_RECORD SET_:
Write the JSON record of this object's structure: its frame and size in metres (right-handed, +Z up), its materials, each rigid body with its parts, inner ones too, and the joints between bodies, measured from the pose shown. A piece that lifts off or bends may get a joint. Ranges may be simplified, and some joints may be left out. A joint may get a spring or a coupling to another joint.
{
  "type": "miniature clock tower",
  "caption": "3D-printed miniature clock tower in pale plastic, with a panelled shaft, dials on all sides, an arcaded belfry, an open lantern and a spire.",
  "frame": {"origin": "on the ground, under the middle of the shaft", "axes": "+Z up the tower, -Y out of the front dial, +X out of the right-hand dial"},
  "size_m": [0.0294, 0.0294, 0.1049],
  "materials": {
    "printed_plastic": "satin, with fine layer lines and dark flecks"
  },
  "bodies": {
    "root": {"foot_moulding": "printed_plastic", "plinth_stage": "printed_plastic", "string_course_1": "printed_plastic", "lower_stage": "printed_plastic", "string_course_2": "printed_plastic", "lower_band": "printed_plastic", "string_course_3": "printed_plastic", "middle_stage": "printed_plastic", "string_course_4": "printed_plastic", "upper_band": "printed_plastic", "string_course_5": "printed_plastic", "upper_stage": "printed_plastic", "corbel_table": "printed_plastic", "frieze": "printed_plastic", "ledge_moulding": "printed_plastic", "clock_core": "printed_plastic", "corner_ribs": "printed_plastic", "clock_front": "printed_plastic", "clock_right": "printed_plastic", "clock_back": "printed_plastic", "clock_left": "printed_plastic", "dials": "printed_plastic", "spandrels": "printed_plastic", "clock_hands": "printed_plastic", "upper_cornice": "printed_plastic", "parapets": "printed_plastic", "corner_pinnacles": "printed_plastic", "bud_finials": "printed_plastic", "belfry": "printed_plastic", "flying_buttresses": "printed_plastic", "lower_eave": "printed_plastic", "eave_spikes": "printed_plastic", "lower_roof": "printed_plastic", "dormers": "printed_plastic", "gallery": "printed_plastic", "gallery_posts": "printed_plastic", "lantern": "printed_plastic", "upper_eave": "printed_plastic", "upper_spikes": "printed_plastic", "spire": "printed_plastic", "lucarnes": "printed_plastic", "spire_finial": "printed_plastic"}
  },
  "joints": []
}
---
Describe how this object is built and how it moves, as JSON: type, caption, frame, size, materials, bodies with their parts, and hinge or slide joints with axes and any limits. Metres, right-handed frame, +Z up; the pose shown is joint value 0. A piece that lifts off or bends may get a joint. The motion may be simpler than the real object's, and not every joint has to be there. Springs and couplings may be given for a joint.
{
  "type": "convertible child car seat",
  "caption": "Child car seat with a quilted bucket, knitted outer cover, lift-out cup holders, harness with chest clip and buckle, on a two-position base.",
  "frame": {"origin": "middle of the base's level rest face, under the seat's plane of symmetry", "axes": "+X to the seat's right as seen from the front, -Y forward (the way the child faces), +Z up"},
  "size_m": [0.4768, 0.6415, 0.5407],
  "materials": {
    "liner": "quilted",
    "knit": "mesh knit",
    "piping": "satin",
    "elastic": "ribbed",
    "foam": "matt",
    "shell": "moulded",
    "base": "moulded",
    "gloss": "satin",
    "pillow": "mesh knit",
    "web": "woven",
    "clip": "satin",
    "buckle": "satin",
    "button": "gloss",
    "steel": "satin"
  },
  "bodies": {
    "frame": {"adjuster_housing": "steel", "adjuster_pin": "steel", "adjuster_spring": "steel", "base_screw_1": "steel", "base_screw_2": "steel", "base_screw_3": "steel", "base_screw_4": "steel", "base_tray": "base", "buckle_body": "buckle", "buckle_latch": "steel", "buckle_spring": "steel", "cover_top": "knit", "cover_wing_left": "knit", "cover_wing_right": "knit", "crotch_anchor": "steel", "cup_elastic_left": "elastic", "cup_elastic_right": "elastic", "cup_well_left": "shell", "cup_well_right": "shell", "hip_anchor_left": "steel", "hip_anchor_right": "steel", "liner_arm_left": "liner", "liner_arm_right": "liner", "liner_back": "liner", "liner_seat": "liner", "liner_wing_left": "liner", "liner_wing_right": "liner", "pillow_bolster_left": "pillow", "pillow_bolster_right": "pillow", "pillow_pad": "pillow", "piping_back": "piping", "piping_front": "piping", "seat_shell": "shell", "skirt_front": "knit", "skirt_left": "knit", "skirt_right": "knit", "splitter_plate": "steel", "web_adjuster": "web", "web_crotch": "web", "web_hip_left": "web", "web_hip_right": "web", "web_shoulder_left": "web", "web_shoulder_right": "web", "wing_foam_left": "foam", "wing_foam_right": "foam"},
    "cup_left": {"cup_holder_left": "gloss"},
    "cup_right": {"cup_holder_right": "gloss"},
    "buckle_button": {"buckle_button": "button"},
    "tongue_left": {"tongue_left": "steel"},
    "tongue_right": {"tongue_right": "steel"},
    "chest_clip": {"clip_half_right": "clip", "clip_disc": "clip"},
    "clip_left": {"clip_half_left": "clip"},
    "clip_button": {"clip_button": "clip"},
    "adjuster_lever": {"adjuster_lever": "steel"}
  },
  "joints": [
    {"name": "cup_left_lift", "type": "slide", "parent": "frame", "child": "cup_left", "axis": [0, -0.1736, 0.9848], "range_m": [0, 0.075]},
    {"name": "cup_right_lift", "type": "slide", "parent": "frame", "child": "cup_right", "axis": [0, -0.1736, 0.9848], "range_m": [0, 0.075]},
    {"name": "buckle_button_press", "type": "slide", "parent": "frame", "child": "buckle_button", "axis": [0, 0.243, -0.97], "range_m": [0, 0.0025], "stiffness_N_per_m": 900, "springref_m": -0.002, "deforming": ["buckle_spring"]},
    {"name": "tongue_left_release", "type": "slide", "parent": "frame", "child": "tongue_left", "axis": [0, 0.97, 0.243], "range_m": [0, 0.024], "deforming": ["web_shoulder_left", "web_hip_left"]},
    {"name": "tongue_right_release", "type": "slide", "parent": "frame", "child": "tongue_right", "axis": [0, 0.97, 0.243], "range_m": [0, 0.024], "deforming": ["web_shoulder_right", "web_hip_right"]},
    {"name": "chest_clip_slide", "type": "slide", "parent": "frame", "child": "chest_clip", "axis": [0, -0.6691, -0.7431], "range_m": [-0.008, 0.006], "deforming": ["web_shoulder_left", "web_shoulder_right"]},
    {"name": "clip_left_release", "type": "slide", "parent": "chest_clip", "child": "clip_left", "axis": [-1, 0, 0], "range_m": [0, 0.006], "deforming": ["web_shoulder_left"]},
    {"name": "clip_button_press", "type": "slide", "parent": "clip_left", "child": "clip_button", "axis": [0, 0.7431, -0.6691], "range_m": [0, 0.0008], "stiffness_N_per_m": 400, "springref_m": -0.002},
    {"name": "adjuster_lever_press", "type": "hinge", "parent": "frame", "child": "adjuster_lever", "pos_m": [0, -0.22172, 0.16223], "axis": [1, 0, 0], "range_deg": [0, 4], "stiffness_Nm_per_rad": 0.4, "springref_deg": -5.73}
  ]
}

_EXERCISE_:
Show all lines from the listing above in which "hinge" appears.

_SOLUTION TO THE EXERCISE_:
Describe how this object is built and how it moves, as JSON: type, caption, frame, size, materials, bodies with their parts, and hinge or slide joints with axes and any limits. Metres, right-handed frame, +Z up; the pose shown is joint value 0. A piece that lifts off or bends may get a joint. The motion may be simpler than the real object's, and not every joint has to be there. Springs and couplings may be given for a joint.
    {"name": "adjuster_lever_press", "type": "hinge", "parent": "frame", "child": "adjuster_lever", "pos_m": [0, -0.22172, 0.16223], "axis": [1, 0, 0], "range_deg": [0, 4], "stiffness_Nm_per_rad": 0.4, "springref_deg": -5.73}